アウシュヴィッツの後で詩を書くのは野蛮かも知れない。少なくとも、日本近代詩に関しては。
そもそもの出発点である『新体詩抄』がすでに、
「将の命令だ。どんなに無茶でも兵士は逆らわずに黙って死ね」(意訳)
という内容なのです。そんな日本近代詩の代表とされる北原白秋が、
「空母は見る見る沈んでく
一二三四五六七」
という詩を書いたのは必然です。何の進歩もありません。
では、戦争と死に抗う詩は日本近代にはないのか。
ないこともありません。

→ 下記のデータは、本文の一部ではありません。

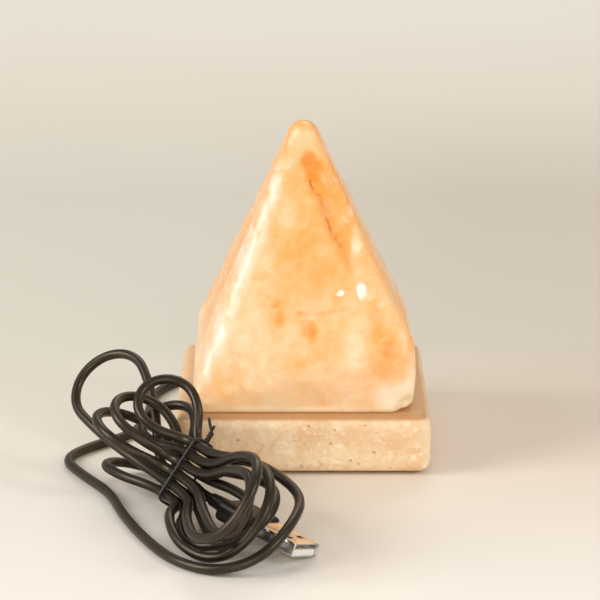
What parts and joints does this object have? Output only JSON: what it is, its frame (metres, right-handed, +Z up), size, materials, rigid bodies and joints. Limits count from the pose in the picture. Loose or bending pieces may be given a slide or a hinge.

前にも名前を出した、宮崎湖処子の「厭戦闘」。
※
厭戦闘
かちぬまけぬと世の中の、
のゝしりさわぐ声きくは、
木ずゑをはらふ秋風の、
音づれよりもなほつらし。
わが世たのしむ民のため、
いくさを廃める術あらば。
(以下略)
※
一八九七(明治三〇)年、つまり日清戦争(一八九四~九五)後の詩です。
『新体詩抄』や、上記北原白秋詩にもみられる七五調であり、形式や巧拙の点ではそれらと同工異曲なのかも知れません。しかし、内容には天地の差があります。
「いくさを廃める術あらば」。膨大な北原白秋全集を全部めくっても絶対に出てこない一行です。オンリーワンです。こういうのこそ本物の詩だと、私は思います。